The aim of this module is to introduce Level 4 students to graph theory including theoretical work and the implementation of algorithms. This module may optionally be taken in combination with other modules by students taking the BSc or MMath in Mathematics or any of the other Mathematics combined degrees.
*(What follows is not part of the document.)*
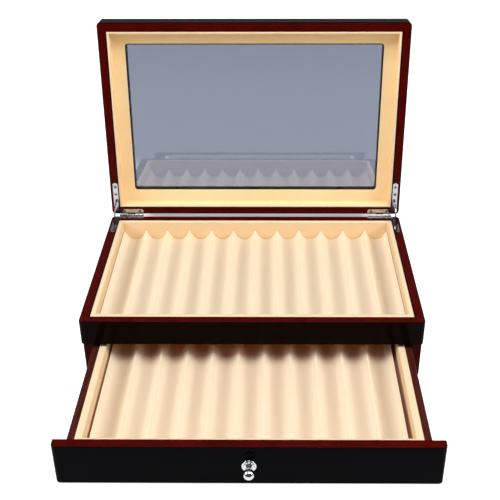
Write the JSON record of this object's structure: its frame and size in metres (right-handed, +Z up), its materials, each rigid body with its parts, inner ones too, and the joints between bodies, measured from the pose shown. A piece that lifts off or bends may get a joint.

If you have questions about this module or the possible combinations, please contact your Advisor of Studies.

Prerequisites

Students taking this module must have achieved a pass mark in the module MA22001 or equivalent.

Indicative Content

  • Introduction to Graph Theory
    • Fundamental definitions of graph theory
    • Introduction to some special types of graphs
    • Degree sequences and corresponding graphs
  • Connectedness
    • Sufficient conditions to ensure connectedness
    • Connectivity and edge connectivity
    • Tarry’s algorithm.
  • Eulerian and Hamiltonian Graphs
    • Necessary and sufficient conditions for graphs to be Eulerian
    • Fleury’s algorithm
    • Necessary conditions for graphs to be Hamiltonian
  • Trees 
    • Properties of trees
    • Spanning trees and labelled spanning trees
    • Finding minimum-weight spanning trees
  • Planar and Non-planar Graphs
    • Necessary conditions for graphs to be Planar
    • Toroidal graphs
    • Genus of graphs
  • Graph Colourings 
    • Vertex and edge colourings Chromatic polynomials
    • The 4-colour theorem

Delivery and Assessment

The module is delivered in the form of lectures and workshops/tutorials and assessed via an exam (80%) and coursework (20%).

Credit Rating

This module is a Scottish Higher Education Level 4 or SCQF level 10 module and is rated as 15 SCOTCAT credits or 7.5 ECTS credits.